Whoopi Goldberg was wrong to assert that the Holocaust wasn’t about race, but correct that Jews are not a race. Here's why her comments and this entire debate matter.
Whoopi Goldberg and Anti-Defamation League CEO Jonathan Greenblatt speak on ABC's "The View" on February 1, 2022 (courtesy: The View)

We’re curious…

When Whoopi Goldberg told her co-hosts on ABC’s “The View” two weeks ago that “The Holocaust isn’t about race” but rather about “man’s inhumanity to man,” her comments caused a firestorm.

Jewish groups like the Anti-Defamation League, the Auschwitz Memorial, and the U.S. Holocaust Museum immediately condemned her statement, noting that the Nazis indeed viewed the Jewish people as an inferior race and that this was central to Nazi ideology.

Later the same day, when Goldberg was asked about her remarks on “The Late Show with Stephen Colbert,” she responded that “as a black person I think of race as something that I can see.” 

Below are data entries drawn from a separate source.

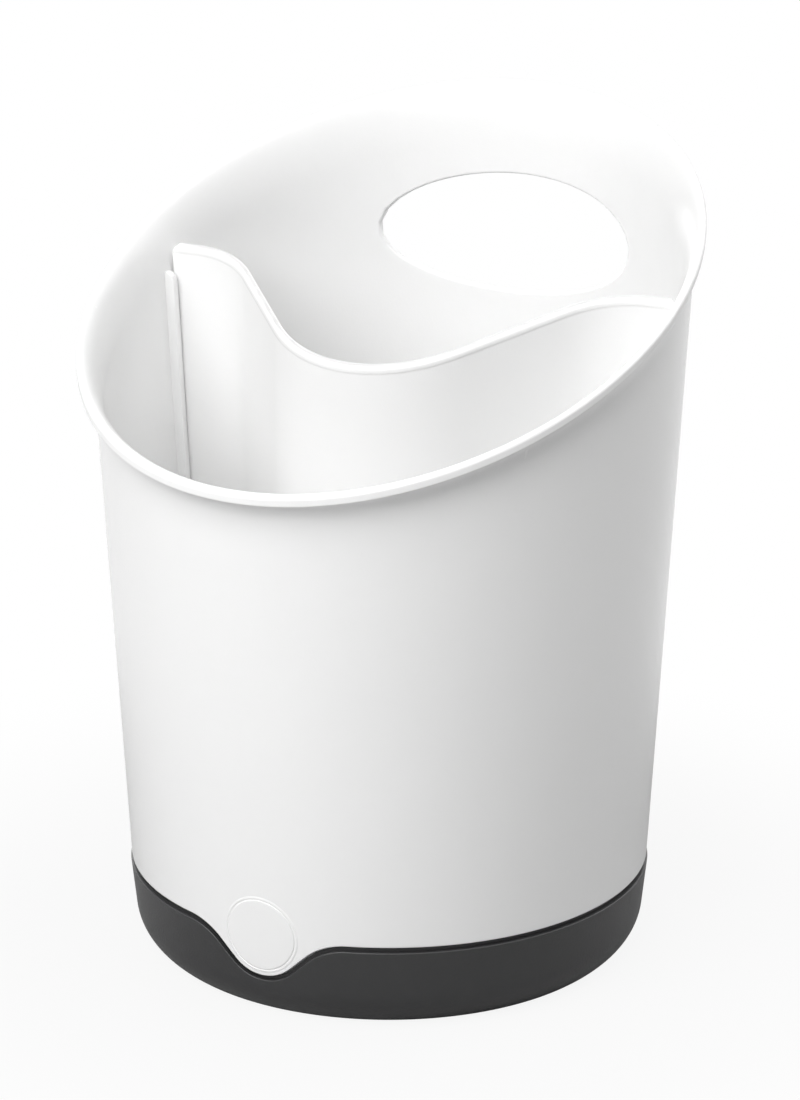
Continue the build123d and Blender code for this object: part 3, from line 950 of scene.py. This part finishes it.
def aimed(name, data, azimuth, elevation, distance, aim_height):
    """A lamp or camera that looks at the object's axis; azimuth runs from the front, -Y, towards +X."""
    holder = bpy.data.objects.new(name, data)
    bpy.context.scene.collection.objects.link(holder)
    a, e = radians(azimuth), radians(elevation)
    way = Vector((sin(a) * cos(e), -cos(a) * cos(e), sin(e)))
    holder.location = Vector((0, 0, aim_height)) + way * distance
    holder.rotation_euler = way.to_track_quat("Z", "Y").to_euler()
    return holder


def make_lamps():
    """Soft square lamps round the object."""
    for name, (turn, elevation, power) in LAMPS.items():
        lamp = bpy.data.lights.new(name, "AREA")
        lamp.shape = "SQUARE"
        lamp.size = LAMP_SIZE
        lamp.energy = power
        aimed(name, lamp, CAMERA_AZIMUTH + turn, elevation, LAMP_DISTANCE, LAMP_AIM_HEIGHT)


def make_camera():
    """The camera, at the photograph's angle."""
    camera = bpy.data.cameras.new("camera")
    camera.sensor_width = 36.0
    camera.lens = CAMERA_LENS
    camera.shift_x = CAMERA_SHIFT_X
    bpy.context.scene.camera = aimed("camera", camera, CAMERA_AZIMUTH, CAMERA_ELEVATION, CAMERA_DISTANCE,
                                     CAMERA_AIM_HEIGHT)


skin = moulded_skin_group()
white = plastic("white_gloss_plastic", skin, (0.93, 0.93, 0.928), (0.92, 0.92, 0.918), Rough=0.24)
grey = plastic("dark_satin_plastic", skin, (0.034, 0.034, 0.035), (0.029, 0.029, 0.03), Rough=0.4,
               Rough_Spread=0.1, Grain_Depth=0.05, Scratch_Amount=0.06)
rubber = plastic("soft_pad_rubber", skin, (0.03, 0.03, 0.03), (0.022, 0.022, 0.022), Rough=0.75,
                 Rough_Spread=0.15, Grain_Depth=0.12, Grain_Scale=900.0)

copies = ring_of_copies_tree()
container = make_container()
floor = make_floor(white)
ribs = make_guide_ribs()
medallion = make_medallion()
divider = make_divider()
tray = turned("tray_bowl", tray_column)
seat_ribs = make_seat_ribs(copies, grey)
pads = make_pads(copies, rubber)

for piece in (container, ribs, medallion, divider):
    piece.data.materials.append(white)
tray.data.materials.append(grey)

for piece in (container, floor, ribs, medallion):
    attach(piece, "container")
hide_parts("container")
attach(divider, "divider")
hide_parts("divider")
for piece in (tray, seat_ribs):
    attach(piece, "tray")
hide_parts("drip_tray")
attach(pads, "tray")
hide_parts("foot_1", "foot_2", "foot_3", "foot_4")

make_stage_floor()
make_backdrop()
make_lamps()
make_camera()
bpy.context.scene.view_settings.view_transform = "Standard"
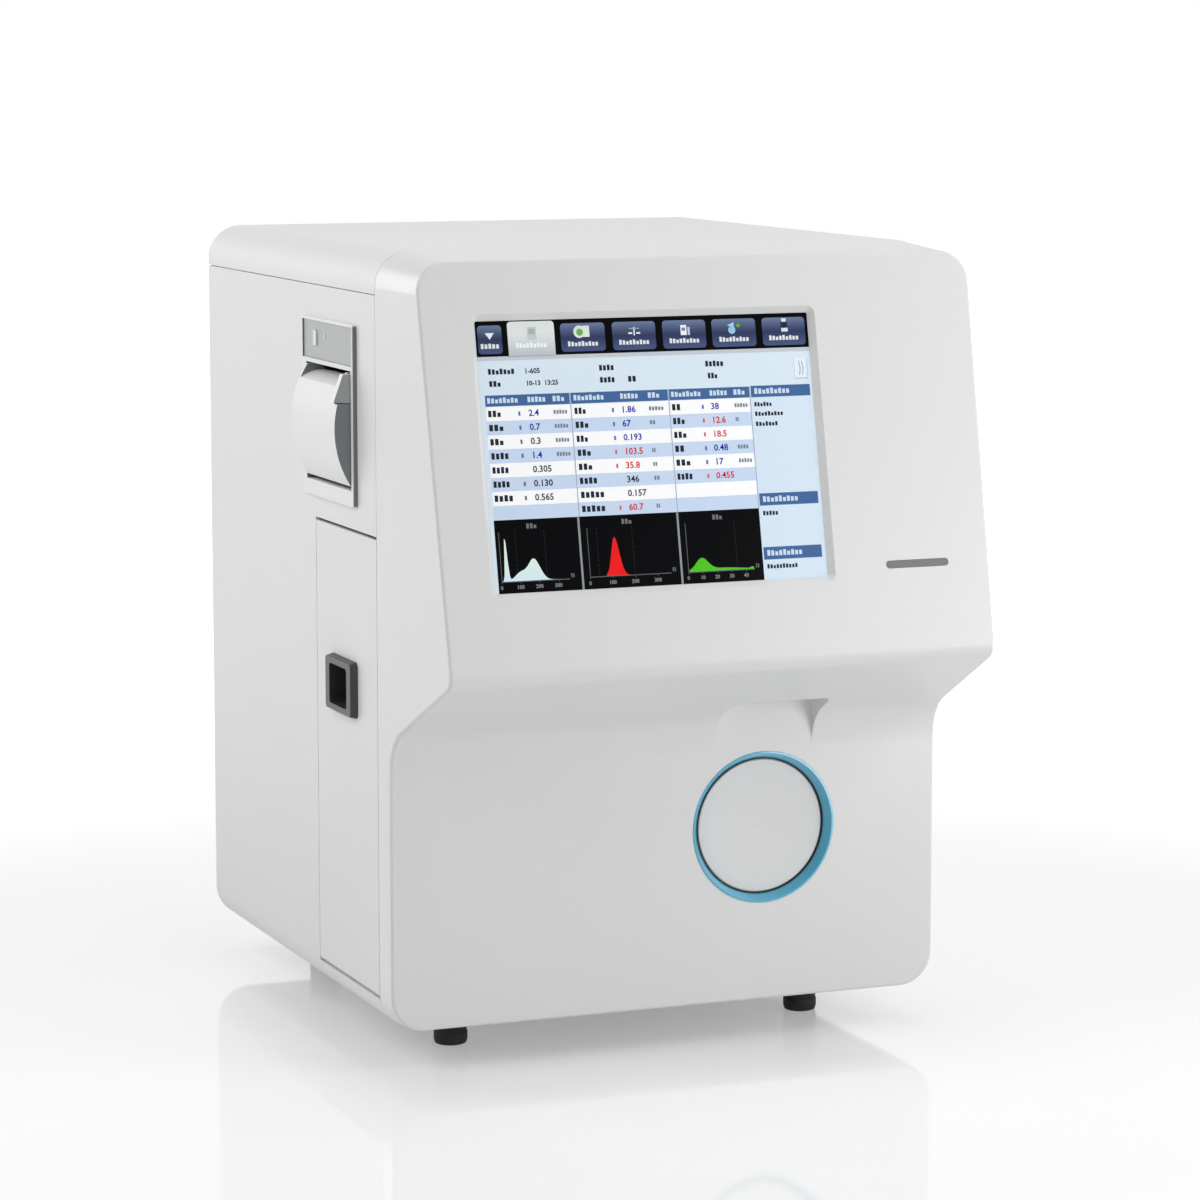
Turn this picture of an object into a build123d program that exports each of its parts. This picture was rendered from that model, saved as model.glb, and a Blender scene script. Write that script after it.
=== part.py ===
from build123d import *
from math import cos, radians, sin, sqrt, tan
import os

os.makedirs("parts", exist_ok=True)

# Overall body, in millimetres. X runs across the front, Y to the rear, Z up
body_width = 292
body_depth = 276
body_top = 398
foot_height = 20
corner_radius = 18
seam_gap = 0.4
flat_gap = 0.3
top_seam_drop = 21
panel_thickness = 2
tray_thickness = 2
tray_flange = 14

# Front cover: a drafted shell cut by one side profile
front_wall = 3
front_draft = 3.4
face_tilt = 12
crease_setback = 48.5
crease_height = 395
underside_slope = 27
underside_point_setback = 62
underside_point_height = 187
chin_radius = 8
root_radius = 25
lower_panel_setback = 15.3
front_edge_radius = 1.6

# Display
screen_width = 170.4
screen_height = 127.8
screen_centre_x = -29.5
screen_centre_height = 305
bezel_chamfer = 3
glass_margin = 4
glass_thickness = 1.8
module_width = 203
module_height = 142.5
module_depth = 8
driver_board_width = 122
driver_board_height = 57
module_boss_size = 9

window_corner_radius = 1
driver_board_thickness = 2.4

# Status light
light_width = 33.6
light_height = 3.8
light_centre_x = 102.5
light_centre_height = 246.3
light_depth = 6
light_flange = 1.5

# Start button
button_centre_x = 51
button_centre_height = 108.5
ring_diameter = 76.5
ring_inner_diameter = 68.7
ring_depth = 4.5
ring_lip = 0.4
ring_flange = 2.5
ring_flange_thickness = 2
button_fit_gap = 0.15
button_diameter = 67.5
button_thickness = 5
button_dish = 1.2
button_edge = 0.6
button_travel = 2.5
button_stem_diameter = 12
stem_clearance = 0.1
guide_wall = 2.5
guide_floor = 3
guide_depth = 16
switch_board_width = 44
switch_board_height = 20
switch_board_thickness = 1.6
switch_size = 12
switch_height = 4.3
post_diameter = 6

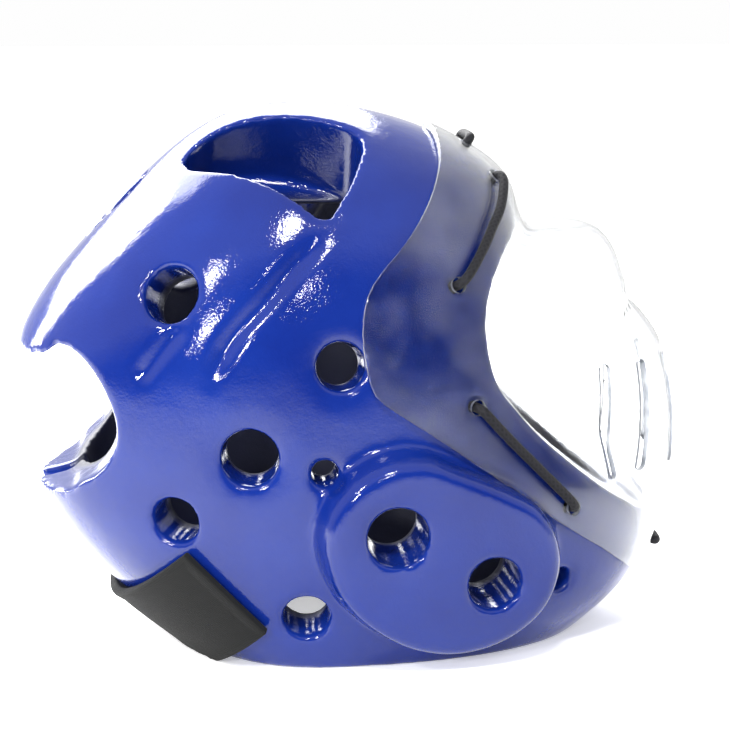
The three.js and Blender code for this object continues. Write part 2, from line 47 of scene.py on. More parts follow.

But she also doubled down on her view that the Holocaust wasn’t about race, insisted that Jews are “white” and described the Holocaust as “two sides fighting”:

“Most of the Nazis were white people and most of the people they were attacking were white people,” Goldberg said. “So to me, I’m thinking, ‘How can you say it’s about race if you are fighting each other?’”

Goldberg apologized for her comments in a statement on Twitter later that night, and apologized on “The View” the next day. She was still suspended from “The View” for two weeks. 

Yesterday, Goldberg returned to the show, and said, “I listened to everything everybody had to say, and I was very grateful. I hope it keeps the important conversations happening because we’re going to keep having tough conversations.”

Goldberg’s comments led to an important discussion in the news and on social media about whether Jews are “white” and how to define the Jewish community. So, we thought this was a good opportunity to unpack the question: What exactly are the Jewish people? Are Jews a race, religion, nation or something else? Plus, why does the question of defining the Jewish people matter?

Diversity of perspectives

Responding to Goldberg’s comments, many Jewish leaders underscored that the Holocaust was absolutely about race, but that Jews are best described as a “religious family” as opposed to a race.

Appearing on “The View” the day after Goldberg made her comments, Anti-Defamation League CEO Jonathan Greenblatt said: “There’s no question that the Holocaust was about race. That’s how the Nazis saw it as they perpetrated the systematic annihilation of the Jewish people across continents, across countries with deliberate and ruthless cruelty.”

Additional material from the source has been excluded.